## PROBLEM REQUIREMENTS
Give back, unchanged, the line with "What OpenSCAD source", the line with "bead_y = -(sqrt(inner_r", and every line between them, and no other line.

========================================

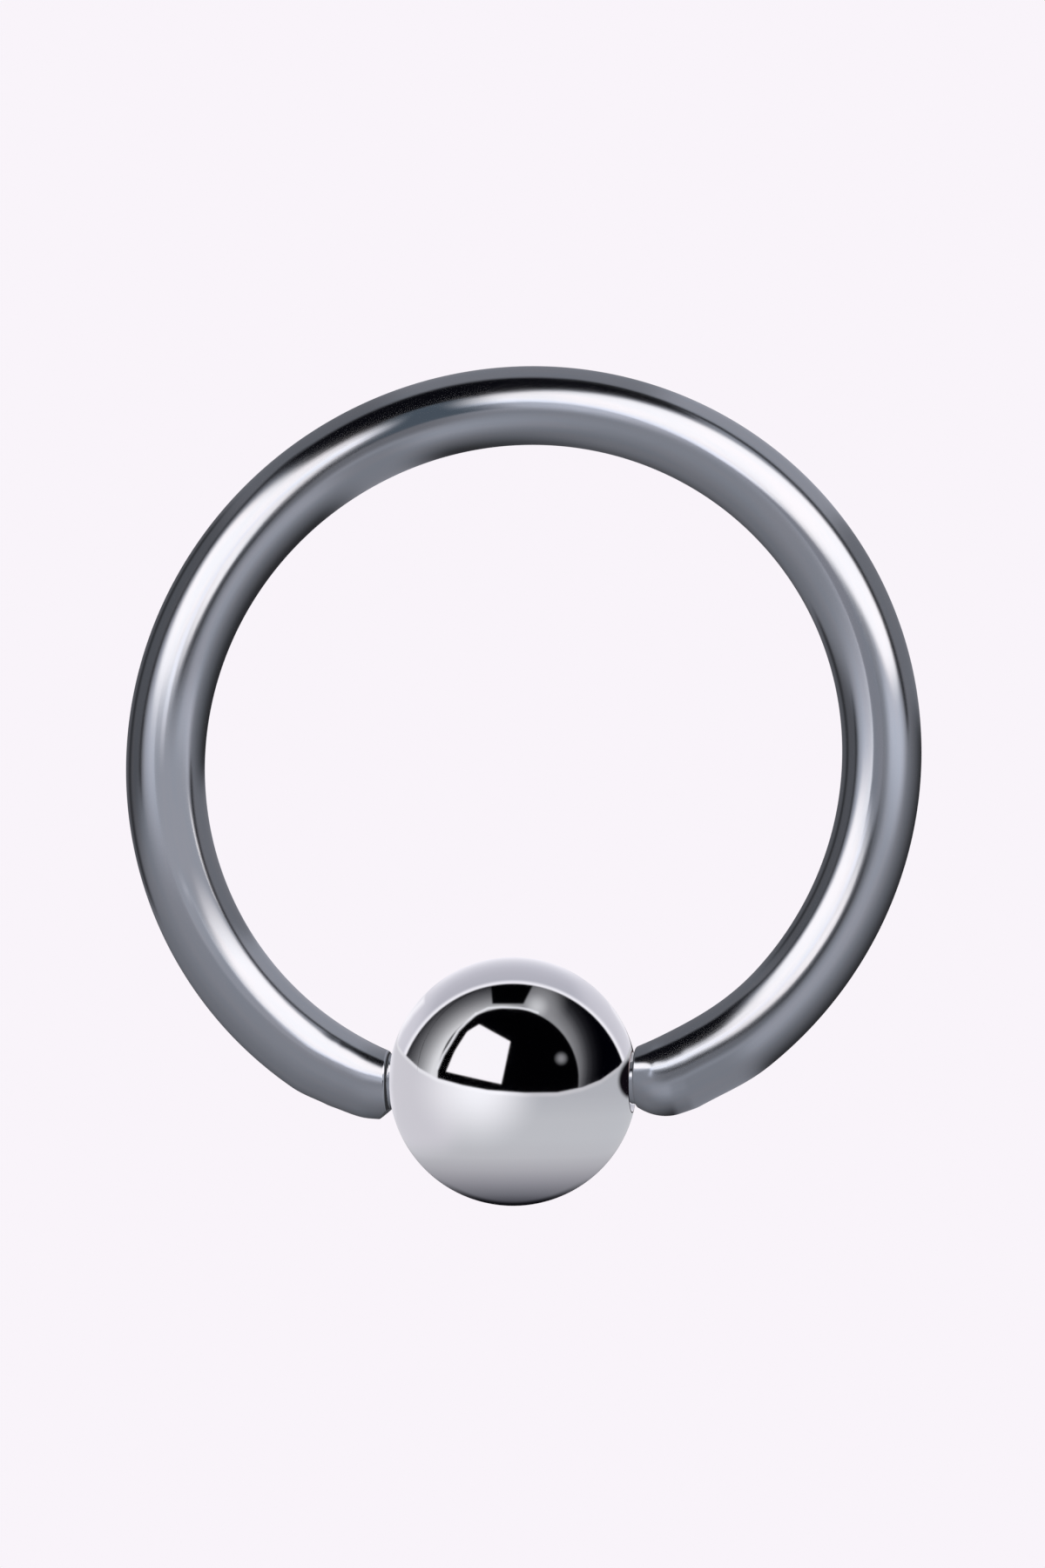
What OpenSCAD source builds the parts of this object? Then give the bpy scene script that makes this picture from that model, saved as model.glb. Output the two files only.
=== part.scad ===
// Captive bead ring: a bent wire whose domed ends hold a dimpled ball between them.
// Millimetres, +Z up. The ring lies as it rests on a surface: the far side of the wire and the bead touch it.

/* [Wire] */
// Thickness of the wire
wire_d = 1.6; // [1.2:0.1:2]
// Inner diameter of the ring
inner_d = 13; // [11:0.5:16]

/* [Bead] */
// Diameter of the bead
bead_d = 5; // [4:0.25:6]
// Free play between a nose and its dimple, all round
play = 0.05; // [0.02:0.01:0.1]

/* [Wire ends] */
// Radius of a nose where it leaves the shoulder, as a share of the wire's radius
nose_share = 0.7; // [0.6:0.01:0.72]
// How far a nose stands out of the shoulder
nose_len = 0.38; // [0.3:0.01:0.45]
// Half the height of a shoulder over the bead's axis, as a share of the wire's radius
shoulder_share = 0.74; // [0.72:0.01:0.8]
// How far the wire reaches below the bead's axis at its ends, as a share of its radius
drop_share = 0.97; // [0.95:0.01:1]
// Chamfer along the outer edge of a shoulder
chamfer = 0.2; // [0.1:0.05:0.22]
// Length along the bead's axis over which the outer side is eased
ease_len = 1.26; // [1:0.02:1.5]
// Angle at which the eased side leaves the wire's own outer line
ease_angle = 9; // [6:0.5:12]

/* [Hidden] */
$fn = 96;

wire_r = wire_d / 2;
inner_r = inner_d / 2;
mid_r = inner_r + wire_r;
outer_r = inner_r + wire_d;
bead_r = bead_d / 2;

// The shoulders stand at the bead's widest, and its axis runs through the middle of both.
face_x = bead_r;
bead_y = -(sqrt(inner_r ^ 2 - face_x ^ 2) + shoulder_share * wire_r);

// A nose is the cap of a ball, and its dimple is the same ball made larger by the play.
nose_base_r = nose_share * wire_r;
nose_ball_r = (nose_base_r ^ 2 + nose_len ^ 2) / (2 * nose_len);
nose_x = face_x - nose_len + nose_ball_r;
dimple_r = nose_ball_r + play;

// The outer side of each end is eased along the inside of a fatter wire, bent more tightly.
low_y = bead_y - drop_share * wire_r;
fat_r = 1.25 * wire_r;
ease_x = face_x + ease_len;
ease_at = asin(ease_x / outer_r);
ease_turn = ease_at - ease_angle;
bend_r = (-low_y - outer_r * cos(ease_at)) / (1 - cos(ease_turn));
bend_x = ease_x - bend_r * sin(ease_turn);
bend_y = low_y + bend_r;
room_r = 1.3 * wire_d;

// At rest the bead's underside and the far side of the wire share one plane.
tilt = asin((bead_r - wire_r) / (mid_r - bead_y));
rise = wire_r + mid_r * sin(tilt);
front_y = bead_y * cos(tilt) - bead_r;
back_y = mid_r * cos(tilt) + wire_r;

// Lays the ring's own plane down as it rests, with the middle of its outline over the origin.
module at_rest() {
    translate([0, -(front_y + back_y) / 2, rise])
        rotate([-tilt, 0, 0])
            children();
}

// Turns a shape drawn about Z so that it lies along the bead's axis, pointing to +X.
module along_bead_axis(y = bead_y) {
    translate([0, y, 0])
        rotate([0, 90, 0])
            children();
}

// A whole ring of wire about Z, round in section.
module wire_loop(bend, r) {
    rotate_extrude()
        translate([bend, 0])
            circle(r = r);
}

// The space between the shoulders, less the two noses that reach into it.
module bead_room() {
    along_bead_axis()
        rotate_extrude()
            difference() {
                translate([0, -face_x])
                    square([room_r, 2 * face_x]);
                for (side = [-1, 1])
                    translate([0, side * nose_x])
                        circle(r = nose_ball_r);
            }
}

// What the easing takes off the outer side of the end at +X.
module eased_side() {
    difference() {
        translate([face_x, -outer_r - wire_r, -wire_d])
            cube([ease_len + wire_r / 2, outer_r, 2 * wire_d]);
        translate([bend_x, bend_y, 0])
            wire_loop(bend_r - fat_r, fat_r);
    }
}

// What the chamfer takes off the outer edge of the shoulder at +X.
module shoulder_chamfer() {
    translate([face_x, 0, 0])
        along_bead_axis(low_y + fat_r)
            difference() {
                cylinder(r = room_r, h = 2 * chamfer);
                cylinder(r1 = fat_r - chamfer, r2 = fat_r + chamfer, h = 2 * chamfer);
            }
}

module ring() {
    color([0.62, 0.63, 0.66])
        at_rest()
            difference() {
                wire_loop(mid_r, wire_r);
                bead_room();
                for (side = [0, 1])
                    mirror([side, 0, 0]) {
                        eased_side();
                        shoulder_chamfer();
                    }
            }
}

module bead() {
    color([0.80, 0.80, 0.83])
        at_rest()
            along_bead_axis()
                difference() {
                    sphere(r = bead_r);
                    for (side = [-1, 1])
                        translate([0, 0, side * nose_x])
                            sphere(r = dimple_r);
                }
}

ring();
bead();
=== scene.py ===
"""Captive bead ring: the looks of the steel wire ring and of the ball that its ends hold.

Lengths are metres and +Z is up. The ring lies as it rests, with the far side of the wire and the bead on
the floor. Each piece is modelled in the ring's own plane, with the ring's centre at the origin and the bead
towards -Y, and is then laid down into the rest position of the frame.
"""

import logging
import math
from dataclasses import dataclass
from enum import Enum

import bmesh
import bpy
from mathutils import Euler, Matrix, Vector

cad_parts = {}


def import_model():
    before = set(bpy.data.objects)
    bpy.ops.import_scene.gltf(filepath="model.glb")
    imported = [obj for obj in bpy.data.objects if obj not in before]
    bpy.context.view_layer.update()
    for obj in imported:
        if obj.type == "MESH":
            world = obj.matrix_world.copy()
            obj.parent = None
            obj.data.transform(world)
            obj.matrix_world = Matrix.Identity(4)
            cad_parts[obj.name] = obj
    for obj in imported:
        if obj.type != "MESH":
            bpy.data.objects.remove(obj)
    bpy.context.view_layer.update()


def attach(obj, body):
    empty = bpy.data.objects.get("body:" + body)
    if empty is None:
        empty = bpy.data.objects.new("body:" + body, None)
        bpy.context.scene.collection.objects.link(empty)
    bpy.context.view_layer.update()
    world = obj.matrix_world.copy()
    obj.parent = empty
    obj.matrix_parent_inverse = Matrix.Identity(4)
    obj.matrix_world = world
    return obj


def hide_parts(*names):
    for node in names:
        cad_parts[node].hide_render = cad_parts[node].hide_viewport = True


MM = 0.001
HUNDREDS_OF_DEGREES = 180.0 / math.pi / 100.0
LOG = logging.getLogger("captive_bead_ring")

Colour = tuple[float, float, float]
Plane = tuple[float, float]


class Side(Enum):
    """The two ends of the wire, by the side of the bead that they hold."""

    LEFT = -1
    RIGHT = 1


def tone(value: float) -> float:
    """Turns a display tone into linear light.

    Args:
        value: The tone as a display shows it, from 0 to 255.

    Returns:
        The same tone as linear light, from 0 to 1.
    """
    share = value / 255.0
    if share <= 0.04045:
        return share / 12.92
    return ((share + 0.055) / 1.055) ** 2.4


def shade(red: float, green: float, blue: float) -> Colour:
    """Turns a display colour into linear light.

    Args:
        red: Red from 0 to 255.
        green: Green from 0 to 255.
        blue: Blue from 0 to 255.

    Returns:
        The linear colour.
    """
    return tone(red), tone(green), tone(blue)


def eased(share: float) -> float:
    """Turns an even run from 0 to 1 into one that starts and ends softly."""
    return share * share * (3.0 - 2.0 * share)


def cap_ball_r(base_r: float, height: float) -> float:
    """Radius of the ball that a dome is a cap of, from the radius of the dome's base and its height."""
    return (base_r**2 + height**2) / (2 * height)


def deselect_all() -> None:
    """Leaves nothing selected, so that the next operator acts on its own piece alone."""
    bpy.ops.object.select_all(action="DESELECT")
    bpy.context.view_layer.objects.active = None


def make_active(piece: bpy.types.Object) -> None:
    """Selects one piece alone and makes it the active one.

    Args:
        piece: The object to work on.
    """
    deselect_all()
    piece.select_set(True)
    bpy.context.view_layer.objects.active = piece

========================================

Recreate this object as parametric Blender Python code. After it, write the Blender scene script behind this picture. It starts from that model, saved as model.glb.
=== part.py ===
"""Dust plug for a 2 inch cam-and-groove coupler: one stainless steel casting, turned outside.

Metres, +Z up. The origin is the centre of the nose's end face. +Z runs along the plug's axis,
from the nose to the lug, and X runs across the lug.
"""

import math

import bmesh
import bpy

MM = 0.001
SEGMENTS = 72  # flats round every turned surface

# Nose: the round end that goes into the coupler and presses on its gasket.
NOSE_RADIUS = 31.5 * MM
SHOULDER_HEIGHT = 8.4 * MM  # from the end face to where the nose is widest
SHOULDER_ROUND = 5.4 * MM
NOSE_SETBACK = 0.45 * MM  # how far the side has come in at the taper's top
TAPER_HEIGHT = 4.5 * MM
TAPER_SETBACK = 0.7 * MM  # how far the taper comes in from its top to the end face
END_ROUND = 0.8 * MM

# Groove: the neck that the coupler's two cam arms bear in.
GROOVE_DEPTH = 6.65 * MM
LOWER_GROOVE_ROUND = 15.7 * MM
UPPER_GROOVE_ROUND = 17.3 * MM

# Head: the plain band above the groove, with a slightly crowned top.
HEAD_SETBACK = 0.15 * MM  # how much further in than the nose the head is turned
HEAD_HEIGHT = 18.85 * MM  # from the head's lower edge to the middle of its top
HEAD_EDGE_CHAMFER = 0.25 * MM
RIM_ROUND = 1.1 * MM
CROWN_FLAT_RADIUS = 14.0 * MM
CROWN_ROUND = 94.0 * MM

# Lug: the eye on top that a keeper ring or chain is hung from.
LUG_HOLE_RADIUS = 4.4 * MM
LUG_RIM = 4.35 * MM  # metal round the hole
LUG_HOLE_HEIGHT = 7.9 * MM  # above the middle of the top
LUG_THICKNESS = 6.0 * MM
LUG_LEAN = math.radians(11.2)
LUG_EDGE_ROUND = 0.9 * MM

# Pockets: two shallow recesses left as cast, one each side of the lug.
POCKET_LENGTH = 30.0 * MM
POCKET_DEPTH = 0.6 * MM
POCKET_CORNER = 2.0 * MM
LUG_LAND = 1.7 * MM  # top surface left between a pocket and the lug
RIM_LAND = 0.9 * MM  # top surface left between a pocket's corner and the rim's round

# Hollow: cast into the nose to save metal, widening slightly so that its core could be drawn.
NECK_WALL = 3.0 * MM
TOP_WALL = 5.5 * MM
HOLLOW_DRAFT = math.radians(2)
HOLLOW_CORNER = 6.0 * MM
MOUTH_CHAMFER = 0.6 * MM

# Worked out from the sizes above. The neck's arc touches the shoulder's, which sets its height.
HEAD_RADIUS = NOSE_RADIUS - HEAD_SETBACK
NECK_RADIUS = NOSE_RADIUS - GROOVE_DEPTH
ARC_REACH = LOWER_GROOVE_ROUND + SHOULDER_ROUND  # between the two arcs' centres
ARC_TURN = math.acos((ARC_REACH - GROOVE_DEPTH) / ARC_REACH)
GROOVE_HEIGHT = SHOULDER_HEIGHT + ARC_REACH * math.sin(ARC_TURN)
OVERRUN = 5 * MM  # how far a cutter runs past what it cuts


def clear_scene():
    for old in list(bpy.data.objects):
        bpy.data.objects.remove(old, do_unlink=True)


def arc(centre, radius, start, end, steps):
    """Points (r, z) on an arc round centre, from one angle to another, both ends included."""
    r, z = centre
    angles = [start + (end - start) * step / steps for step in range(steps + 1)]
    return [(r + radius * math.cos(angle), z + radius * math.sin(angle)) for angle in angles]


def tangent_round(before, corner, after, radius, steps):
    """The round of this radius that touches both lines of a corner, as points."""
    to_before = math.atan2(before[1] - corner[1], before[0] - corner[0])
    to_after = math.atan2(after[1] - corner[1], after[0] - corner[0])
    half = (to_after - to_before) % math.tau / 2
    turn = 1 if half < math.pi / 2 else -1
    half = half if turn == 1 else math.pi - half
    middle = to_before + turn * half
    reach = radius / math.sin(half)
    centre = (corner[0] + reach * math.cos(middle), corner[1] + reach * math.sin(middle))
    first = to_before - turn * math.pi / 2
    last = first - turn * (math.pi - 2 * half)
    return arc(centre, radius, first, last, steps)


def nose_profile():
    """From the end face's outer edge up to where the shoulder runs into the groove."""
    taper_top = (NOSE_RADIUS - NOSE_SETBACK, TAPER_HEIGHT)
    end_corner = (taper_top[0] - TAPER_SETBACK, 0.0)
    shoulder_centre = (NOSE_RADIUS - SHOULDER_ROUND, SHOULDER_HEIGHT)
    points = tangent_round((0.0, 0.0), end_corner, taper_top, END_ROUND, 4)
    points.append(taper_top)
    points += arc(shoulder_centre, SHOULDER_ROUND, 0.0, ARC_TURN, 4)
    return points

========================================

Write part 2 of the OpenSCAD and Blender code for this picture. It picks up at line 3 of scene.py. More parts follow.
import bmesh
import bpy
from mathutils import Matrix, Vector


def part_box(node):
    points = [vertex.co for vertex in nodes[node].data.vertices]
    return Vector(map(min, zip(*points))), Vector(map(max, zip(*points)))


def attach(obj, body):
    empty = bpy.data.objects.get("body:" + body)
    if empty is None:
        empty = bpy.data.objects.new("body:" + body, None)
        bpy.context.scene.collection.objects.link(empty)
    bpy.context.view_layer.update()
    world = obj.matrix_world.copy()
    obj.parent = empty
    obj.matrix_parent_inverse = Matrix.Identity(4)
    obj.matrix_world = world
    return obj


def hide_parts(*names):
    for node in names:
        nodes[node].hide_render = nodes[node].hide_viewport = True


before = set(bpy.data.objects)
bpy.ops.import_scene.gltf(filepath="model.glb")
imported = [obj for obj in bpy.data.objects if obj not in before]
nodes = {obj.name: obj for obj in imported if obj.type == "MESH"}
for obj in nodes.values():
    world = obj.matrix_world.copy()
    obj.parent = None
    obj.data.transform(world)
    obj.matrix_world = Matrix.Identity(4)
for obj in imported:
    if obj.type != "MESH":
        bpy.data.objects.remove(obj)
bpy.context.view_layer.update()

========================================

## WORKED SOLUTION
What OpenSCAD source builds the parts of this object? Then give the bpy scene script that makes this picture from that model, saved as model.glb. Output the two files only.
=== part.scad ===
// Captive bead ring: a bent wire whose domed ends hold a dimpled ball between them.
// Millimetres, +Z up. The ring lies as it rests on a surface: the far side of the wire and the bead touch it.

/* [Wire] */
// Thickness of the wire
wire_d = 1.6; // [1.2:0.1:2]
// Inner diameter of the ring
inner_d = 13; // [11:0.5:16]

/* [Bead] */
// Diameter of the bead
bead_d = 5; // [4:0.25:6]
// Free play between a nose and its dimple, all round
play = 0.05; // [0.02:0.01:0.1]

/* [Wire ends] */
// Radius of a nose where it leaves the shoulder, as a share of the wire's radius
nose_share = 0.7; // [0.6:0.01:0.72]
// How far a nose stands out of the shoulder
nose_len = 0.38; // [0.3:0.01:0.45]
// Half the height of a shoulder over the bead's axis, as a share of the wire's radius
shoulder_share = 0.74; // [0.72:0.01:0.8]
// How far the wire reaches below the bead's axis at its ends, as a share of its radius
drop_share = 0.97; // [0.95:0.01:1]
// Chamfer along the outer edge of a shoulder
chamfer = 0.2; // [0.1:0.05:0.22]
// Length along the bead's axis over which the outer side is eased
ease_len = 1.26; // [1:0.02:1.5]
// Angle at which the eased side leaves the wire's own outer line
ease_angle = 9; // [6:0.5:12]

/* [Hidden] */
$fn = 96;

wire_r = wire_d / 2;
inner_r = inner_d / 2;
mid_r = inner_r + wire_r;
outer_r = inner_r + wire_d;
bead_r = bead_d / 2;

// The shoulders stand at the bead's widest, and its axis runs through the middle of both.
face_x = bead_r;
bead_y = -(sqrt(inner_r ^ 2 - face_x ^ 2) + shoulder_share * wire_r);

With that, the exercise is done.